BG: It has a dignity that I really appreciated, but also when I was in my kitchen, I was washing it out, and I set it up to dry. It had a flicker in all of those spaces. You know in these moments, and it had a flicker that I felt was looking at me, it was like a reflection of eyes.  And also, these kinds of containers within containers, which I'm always interested in the idea of containers within containers, but there is a tonality, and the edge that you're talking about, that is something.  I love the development of that and something like Diego Velasquez, you look at his early paintings that are very hard edged in their execution, and over the course of his work, you know, in something like, Venus at her Mirror, or you know, The Toilet of Venus, the edges on the face are so blurred. That edge is so blurred. In a sense, for me, it gives it vitality. It gives it a sense of vibration, like it's moving. Like it's turning. Like that head is turning.
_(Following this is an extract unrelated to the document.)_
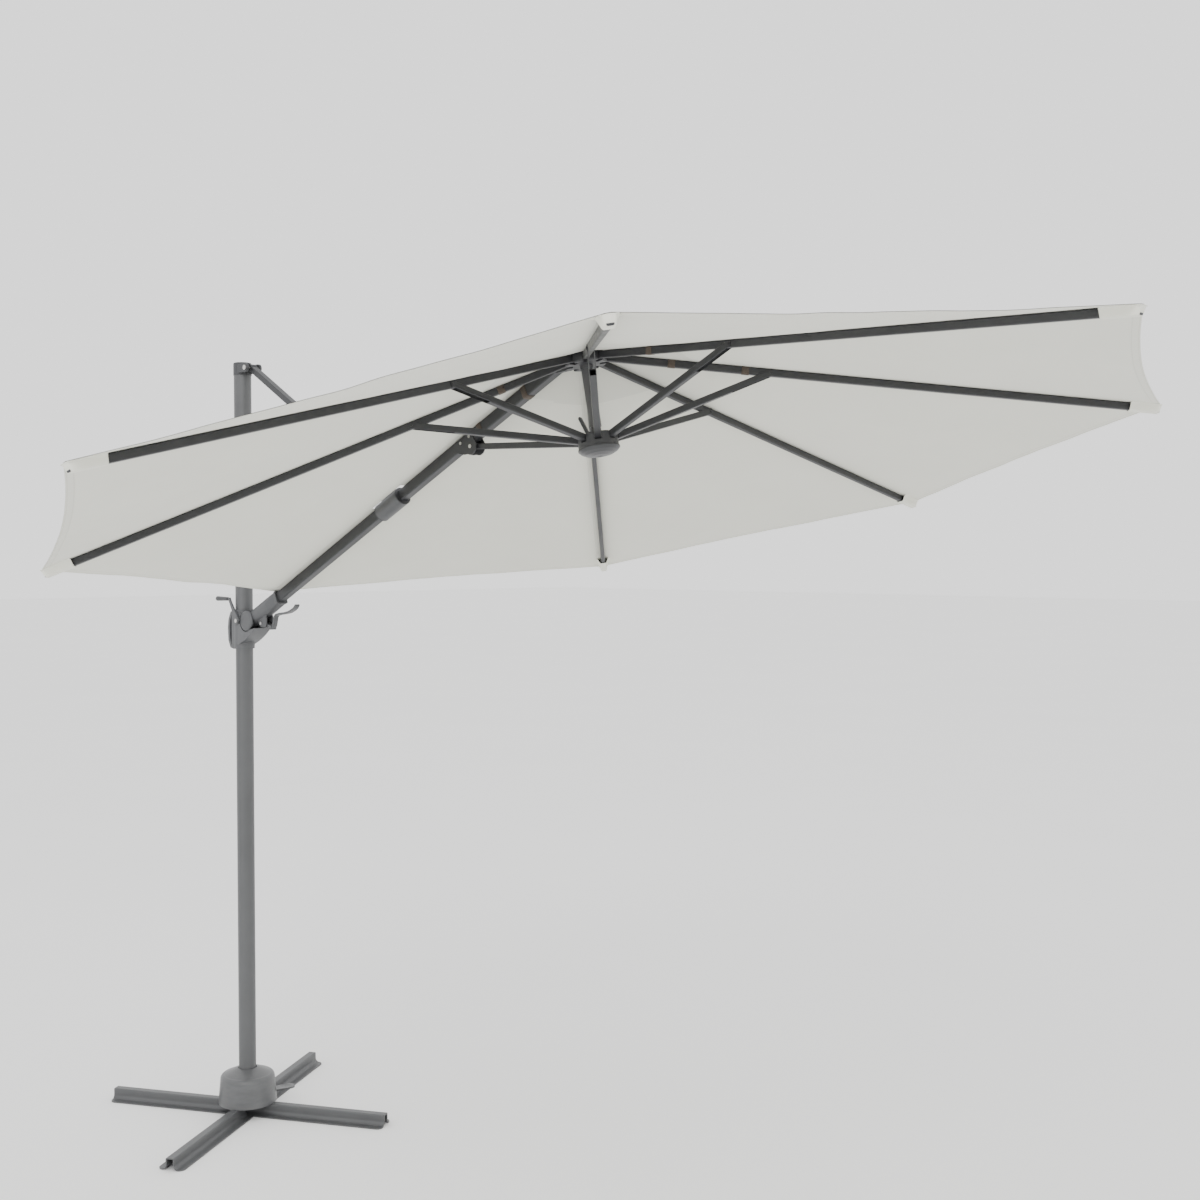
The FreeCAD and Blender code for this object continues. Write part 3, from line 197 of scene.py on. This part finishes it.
# ---- materials ----
def powder_coat(name, color, roughness, wear=0.0, grain=1.0):
    """Powder coat: an orange-peel surface, slightly cloudy, with dust and rubbed patches."""
    nodes = Nodes(name, color, roughness, 0.25)
    place = nodes.place()
    clouds = nodes.noise(place, 7.0, 5.0)
    base = nodes.mix(nodes.ramp(clouds, 0.35, 0.65), shade(color, 0.93), shade(color, 1.07))
    scuffs = nodes.noise(place, 38.0, 8.0, 0.7)
    rubbed = nodes.ramp(scuffs, 0.66, 0.76, 0.0, wear)
    nodes.set_color(nodes.mix(rubbed, base, shade(color, 1.7)))
    nodes.set_roughness(nodes.ramp(clouds, 0.3, 0.7, roughness - 0.05, roughness + 0.08))
    peel = nodes.noise(place, 1400.0, 2.0)
    nodes.set_normal(nodes.bump(peel, 0.22 * grain, 0.0004))
    return nodes.material


def moulded_plastic(name, color, roughness):
    """Moulded plastic with a spark-eroded grain and faint flow marks."""
    nodes = Nodes(name, color, roughness)
    place = nodes.place()
    flow = nodes.noise(place, 16.0, 3.0, 0.5, (1.0, 1.0, 3.0))
    nodes.set_color(nodes.mix(nodes.ramp(flow, 0.35, 0.65), shade(color, 0.9), shade(color, 1.12)))
    nodes.set_roughness(nodes.ramp(flow, 0.3, 0.7, roughness - 0.06, roughness + 0.06))
    grain = nodes.add("ShaderNodeTexVoronoi")
    grain.inputs["Scale"].default_value = 900.0
    nodes.link(place, grain.inputs["Vector"])
    nodes.set_normal(nodes.bump(grain.outputs["Distance"], 0.3, 0.0003))
    return nodes.material


def drawn_metal(name, color, roughness, stretch):
    """Bright metal with fine lines along the way it was drawn or turned."""
    nodes = Nodes(name, color, roughness, 1.0)
    place = nodes.place()
    lines = nodes.noise(place, 300.0, 3.0, 0.6, stretch)
    nodes.set_color(nodes.mix(lines, shade(color, 0.82), shade(color, 1.1)))
    nodes.set_roughness(nodes.ramp(lines, 0.3, 0.7, roughness - 0.08, roughness + 0.12))
    nodes.set_normal(nodes.bump(lines, 0.15, 0.0002))
    return nodes.material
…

LT: But you know nothing prepares you for Las Meninas.

BG: Oh yes.

LT: Which I guess has to be, you know, if I had to choose a favorite painting in all the world and everything, it would be that, because for many, many reasons. But if you look at Velasquez's work, the leap to Las Meninas, you just wonder where did this come from? How did he move from this extraordinary narrative painting, and it is so contemporary in so many ways, but anyway that's this.

BG: It's related. I feel like Las Meninas is so amazing because it is a kind of wild plugging of vision back into itself. It’s about to get, you know…It's the gaze. It's looking at the subject itself. A subject, you know, the king and queen, who are being painted in that moment. The entire painting is, you know, in a sense from their point of view, in the way that I read it.

LT: How he makes it, makes us know it's really a painting, the painters in it. There's in fact a kind of wall on the left side, sort of semi blocking the image.

BG: Yeah.

LT: The top half, it's about the top third or more is black.

BG: Right, right.

LT: It's as if this image could just disappear.

BG: Right. In a sense, I read it as portraiture as periphery.  You know, I mean this is just in my sense of looking at it. There’s a sense that it's, to me anyhow, that it is a portrait, but a portrait as the periphery. This is kind of what's constituting you, you know, you are not this, but constituted by all of this in a certain sense, as one of the gestures of it.

LT: Brendan, I see time is flying. What is this that we're looking at?

BG: Oh, so this is why I brought this up. So this is related, in a sense. I mean to me, and Las Meninas, in the way of portrait as periphery, or what's kind of happening here.  So this is my floor mat in my studio. This is where I stand, typically. And this is against the wall to the studio, but this floor mat is also an art object of a sort. I mean, a lot of people have presented things like this in different ways. But the thing that I'm really fascinated by, is that my attention is directed, you know, at the wall, or I'm making or arranging a painting that has, you know, a specific mode of attention. For me that is a focal point, or at least where I'm addressing my activity, but my activity is also being addressed under my feet.  All the while, my activity is being affected all over the studio, all over the place. In that sense, for me, that's what's happening in the periphery. These forms of peripheral attention are also constituting objects, they're also making something that's worth looking at. I mean it's, in a certain sense, psychoanalytic. It’s kind of like, what's not happening is also happening, or what's happening in the background is also always happening. I find it fascinating, I mean it's a way to step back and see.  You know,  I'm always curious about what's going on, and I don't know.  I don't have the answers.  I'm way less interested in figuring things out, but I'm curious about ways of producing some kind of distance, so that I can look and see.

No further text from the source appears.